- _Available data_
◇ ◇ ◇ ◇ ◇ ◇ ◇

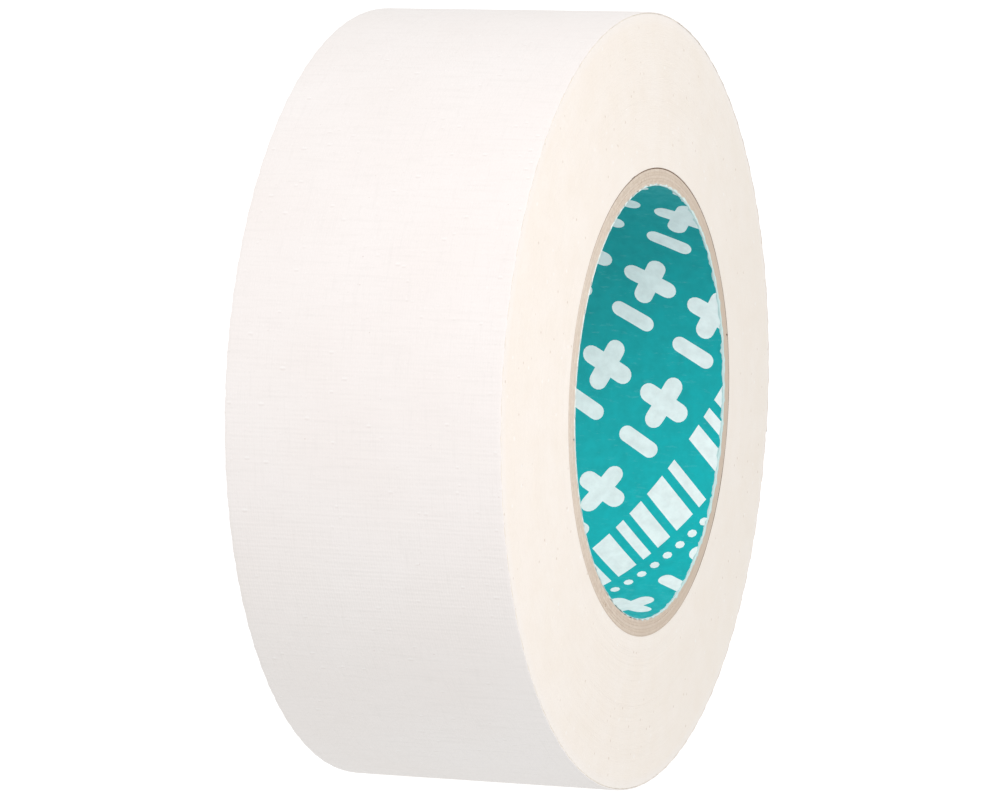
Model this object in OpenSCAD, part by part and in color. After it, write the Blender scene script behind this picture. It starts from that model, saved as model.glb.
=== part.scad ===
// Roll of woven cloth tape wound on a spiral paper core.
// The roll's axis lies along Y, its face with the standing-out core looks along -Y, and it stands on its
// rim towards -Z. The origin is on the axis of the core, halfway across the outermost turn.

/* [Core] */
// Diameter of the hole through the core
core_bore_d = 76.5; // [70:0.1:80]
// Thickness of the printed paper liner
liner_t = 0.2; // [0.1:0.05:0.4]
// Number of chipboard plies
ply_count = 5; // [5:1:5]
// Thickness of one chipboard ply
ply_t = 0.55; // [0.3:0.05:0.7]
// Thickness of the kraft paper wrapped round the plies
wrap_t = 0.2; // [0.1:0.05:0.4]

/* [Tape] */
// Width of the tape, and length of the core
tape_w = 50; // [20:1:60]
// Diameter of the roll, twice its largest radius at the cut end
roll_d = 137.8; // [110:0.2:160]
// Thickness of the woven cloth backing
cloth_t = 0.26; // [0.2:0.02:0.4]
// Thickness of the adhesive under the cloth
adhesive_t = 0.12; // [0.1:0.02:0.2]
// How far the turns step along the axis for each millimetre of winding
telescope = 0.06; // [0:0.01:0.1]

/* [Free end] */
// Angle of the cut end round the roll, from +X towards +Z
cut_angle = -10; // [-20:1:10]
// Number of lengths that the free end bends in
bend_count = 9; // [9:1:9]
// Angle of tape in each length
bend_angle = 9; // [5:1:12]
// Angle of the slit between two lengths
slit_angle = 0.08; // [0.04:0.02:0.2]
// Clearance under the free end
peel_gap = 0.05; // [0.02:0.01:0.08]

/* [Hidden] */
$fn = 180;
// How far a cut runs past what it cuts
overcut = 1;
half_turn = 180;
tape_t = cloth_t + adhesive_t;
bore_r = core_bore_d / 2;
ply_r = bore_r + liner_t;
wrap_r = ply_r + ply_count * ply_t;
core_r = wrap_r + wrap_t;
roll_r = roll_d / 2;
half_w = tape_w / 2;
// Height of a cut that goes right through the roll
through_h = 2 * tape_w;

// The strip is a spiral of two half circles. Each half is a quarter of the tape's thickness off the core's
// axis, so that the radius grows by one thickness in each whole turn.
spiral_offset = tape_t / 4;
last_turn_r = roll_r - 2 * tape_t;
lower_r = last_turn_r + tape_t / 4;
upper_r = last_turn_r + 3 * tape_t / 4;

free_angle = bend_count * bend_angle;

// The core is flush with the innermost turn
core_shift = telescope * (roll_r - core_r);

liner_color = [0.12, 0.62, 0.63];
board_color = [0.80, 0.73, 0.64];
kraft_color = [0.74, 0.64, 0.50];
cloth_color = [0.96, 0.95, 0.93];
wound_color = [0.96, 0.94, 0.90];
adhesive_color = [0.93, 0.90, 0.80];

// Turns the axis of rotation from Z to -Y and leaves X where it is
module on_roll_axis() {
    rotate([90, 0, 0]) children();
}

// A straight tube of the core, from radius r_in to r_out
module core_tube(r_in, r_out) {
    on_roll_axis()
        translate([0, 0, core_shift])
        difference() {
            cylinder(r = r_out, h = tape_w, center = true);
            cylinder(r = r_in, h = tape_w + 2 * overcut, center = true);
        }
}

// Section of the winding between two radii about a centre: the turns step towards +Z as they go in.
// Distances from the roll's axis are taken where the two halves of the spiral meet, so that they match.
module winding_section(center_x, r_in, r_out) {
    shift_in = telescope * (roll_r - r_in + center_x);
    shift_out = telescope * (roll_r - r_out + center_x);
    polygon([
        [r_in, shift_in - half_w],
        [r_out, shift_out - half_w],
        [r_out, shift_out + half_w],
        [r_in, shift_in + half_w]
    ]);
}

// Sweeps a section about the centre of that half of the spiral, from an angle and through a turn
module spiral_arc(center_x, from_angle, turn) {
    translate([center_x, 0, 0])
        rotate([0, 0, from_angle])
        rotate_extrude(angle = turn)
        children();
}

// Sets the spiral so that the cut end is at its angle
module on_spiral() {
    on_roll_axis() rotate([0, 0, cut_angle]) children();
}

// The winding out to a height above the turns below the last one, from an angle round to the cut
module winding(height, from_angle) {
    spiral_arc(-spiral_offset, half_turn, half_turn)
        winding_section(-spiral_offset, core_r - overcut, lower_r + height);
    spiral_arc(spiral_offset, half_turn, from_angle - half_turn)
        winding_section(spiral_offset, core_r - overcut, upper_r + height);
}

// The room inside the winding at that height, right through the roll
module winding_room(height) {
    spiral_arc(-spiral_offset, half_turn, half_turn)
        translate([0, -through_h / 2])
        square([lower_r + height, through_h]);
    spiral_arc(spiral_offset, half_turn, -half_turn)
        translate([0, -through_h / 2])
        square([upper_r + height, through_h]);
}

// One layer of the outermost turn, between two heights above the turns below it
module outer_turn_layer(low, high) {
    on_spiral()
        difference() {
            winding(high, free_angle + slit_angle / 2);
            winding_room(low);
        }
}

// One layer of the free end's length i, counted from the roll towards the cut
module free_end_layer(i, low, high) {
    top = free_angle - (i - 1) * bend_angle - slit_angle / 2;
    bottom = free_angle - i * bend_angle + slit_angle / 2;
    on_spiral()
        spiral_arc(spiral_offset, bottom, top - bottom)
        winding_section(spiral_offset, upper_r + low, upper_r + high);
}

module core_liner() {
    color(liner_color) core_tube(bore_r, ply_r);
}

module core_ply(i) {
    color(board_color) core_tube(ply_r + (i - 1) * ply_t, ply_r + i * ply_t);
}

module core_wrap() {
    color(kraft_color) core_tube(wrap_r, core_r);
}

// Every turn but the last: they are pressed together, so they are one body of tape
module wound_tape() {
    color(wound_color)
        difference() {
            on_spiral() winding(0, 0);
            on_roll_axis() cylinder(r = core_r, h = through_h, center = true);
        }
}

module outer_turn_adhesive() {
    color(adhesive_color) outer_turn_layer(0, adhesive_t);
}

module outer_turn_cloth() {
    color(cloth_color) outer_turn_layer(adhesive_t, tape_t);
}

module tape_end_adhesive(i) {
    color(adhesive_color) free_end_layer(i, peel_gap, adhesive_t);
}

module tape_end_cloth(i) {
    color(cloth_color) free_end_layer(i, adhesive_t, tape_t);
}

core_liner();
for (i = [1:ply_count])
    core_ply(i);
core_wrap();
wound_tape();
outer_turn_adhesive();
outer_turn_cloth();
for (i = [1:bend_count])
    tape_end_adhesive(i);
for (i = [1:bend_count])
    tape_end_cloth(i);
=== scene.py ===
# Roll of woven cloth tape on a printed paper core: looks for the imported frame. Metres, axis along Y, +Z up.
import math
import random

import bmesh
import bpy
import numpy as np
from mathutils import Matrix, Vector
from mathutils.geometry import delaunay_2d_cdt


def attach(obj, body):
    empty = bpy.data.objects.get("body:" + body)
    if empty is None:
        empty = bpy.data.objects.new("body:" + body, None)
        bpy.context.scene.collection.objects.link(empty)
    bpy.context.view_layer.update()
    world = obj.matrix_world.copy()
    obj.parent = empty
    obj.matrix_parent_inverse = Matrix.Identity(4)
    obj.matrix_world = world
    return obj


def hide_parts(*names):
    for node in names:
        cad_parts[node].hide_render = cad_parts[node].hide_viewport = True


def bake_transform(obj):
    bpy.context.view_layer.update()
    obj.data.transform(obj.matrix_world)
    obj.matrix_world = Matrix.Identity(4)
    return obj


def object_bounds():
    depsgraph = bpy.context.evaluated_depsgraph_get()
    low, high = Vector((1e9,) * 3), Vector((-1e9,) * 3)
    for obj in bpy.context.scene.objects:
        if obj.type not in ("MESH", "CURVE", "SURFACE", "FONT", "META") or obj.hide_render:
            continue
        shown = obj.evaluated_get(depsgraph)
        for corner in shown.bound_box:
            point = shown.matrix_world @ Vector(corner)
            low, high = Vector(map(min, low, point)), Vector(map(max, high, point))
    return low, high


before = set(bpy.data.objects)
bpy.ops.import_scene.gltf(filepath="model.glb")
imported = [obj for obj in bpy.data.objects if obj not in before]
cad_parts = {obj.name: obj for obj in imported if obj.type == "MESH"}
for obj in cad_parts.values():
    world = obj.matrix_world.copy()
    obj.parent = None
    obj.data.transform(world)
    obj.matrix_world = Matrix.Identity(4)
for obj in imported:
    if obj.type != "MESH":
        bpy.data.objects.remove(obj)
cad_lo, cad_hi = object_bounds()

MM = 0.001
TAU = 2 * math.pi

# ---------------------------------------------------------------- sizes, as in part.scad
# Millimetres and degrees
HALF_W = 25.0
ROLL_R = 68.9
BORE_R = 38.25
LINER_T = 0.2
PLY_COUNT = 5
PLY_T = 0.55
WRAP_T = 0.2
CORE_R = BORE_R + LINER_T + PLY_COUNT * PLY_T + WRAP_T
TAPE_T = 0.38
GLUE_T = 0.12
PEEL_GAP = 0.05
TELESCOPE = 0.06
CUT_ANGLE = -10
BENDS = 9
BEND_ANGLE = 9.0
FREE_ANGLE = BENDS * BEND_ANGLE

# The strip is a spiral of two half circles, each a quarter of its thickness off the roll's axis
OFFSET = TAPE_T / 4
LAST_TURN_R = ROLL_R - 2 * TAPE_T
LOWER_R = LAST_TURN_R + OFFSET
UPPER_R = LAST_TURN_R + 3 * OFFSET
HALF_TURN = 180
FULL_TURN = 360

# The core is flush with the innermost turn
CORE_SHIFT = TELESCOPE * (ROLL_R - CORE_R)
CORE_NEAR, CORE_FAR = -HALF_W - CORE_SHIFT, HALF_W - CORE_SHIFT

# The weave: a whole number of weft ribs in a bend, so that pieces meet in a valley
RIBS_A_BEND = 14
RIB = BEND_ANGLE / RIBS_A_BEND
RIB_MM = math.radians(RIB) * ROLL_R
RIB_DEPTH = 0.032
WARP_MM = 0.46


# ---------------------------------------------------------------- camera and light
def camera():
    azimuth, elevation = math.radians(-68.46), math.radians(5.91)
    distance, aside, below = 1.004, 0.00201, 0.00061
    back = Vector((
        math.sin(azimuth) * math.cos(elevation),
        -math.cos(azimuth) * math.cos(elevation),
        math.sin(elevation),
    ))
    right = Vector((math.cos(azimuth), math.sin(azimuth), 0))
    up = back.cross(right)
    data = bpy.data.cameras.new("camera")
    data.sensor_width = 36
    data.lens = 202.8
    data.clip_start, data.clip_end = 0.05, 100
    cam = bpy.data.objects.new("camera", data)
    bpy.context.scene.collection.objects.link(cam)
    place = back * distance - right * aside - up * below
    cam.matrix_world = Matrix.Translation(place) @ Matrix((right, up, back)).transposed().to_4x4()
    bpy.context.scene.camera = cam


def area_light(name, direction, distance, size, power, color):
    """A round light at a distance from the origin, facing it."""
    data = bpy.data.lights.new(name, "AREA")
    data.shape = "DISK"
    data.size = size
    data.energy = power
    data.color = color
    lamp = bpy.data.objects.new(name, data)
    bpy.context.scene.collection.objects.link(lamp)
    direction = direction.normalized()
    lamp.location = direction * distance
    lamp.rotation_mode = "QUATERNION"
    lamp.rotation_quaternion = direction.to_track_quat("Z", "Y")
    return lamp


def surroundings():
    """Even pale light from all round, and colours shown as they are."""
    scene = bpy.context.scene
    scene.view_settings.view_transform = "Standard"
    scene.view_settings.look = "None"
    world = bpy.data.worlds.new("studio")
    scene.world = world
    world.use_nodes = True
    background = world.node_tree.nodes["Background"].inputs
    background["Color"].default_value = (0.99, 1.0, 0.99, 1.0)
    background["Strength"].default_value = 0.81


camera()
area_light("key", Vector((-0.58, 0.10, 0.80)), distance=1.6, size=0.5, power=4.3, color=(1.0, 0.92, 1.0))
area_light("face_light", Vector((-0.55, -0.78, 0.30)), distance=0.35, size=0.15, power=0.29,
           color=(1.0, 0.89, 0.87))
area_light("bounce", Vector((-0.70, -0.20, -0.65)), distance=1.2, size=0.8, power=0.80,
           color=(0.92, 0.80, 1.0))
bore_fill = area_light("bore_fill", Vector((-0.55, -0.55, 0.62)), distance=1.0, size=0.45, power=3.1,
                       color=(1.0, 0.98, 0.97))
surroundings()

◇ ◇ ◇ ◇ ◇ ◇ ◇

Starting with the first line of the data above, copy each line exactly until you reach the line with "the outermost turn."; include that line as well.

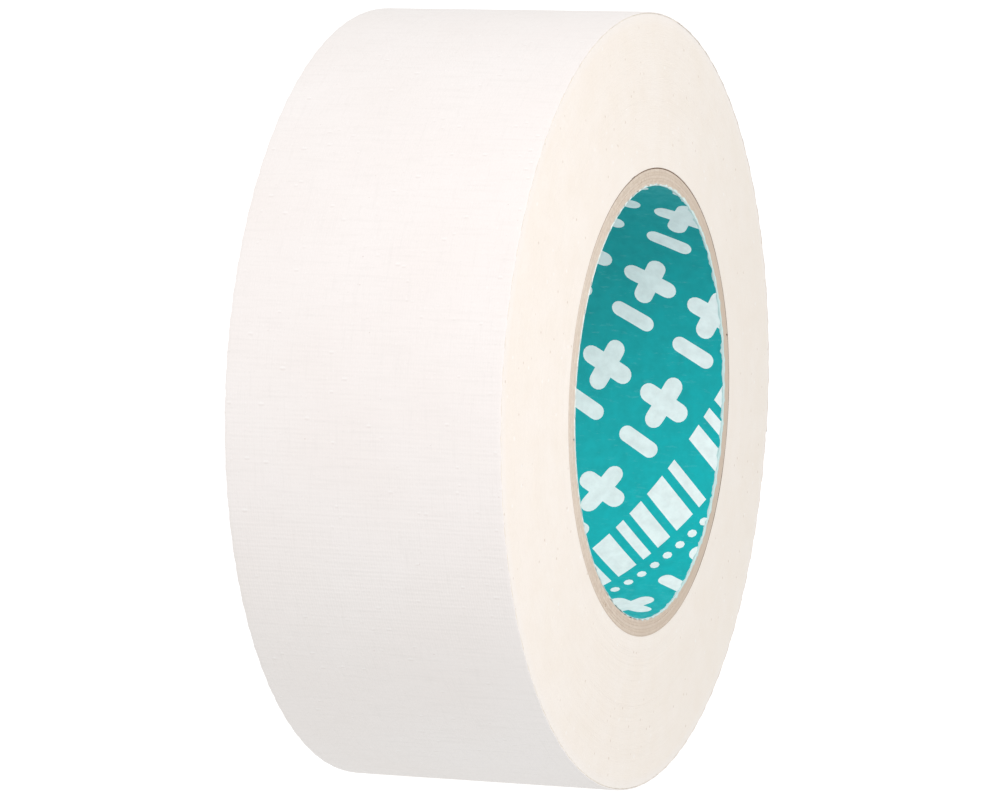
Model this object in OpenSCAD, part by part and in color. After it, write the Blender scene script behind this picture. It starts from that model, saved as model.glb.
=== part.scad ===
// Roll of woven cloth tape wound on a spiral paper core.
// The roll's axis lies along Y, its face with the standing-out core looks along -Y, and it stands on its
// rim towards -Z. The origin is on the axis of the core, halfway across the outermost turn.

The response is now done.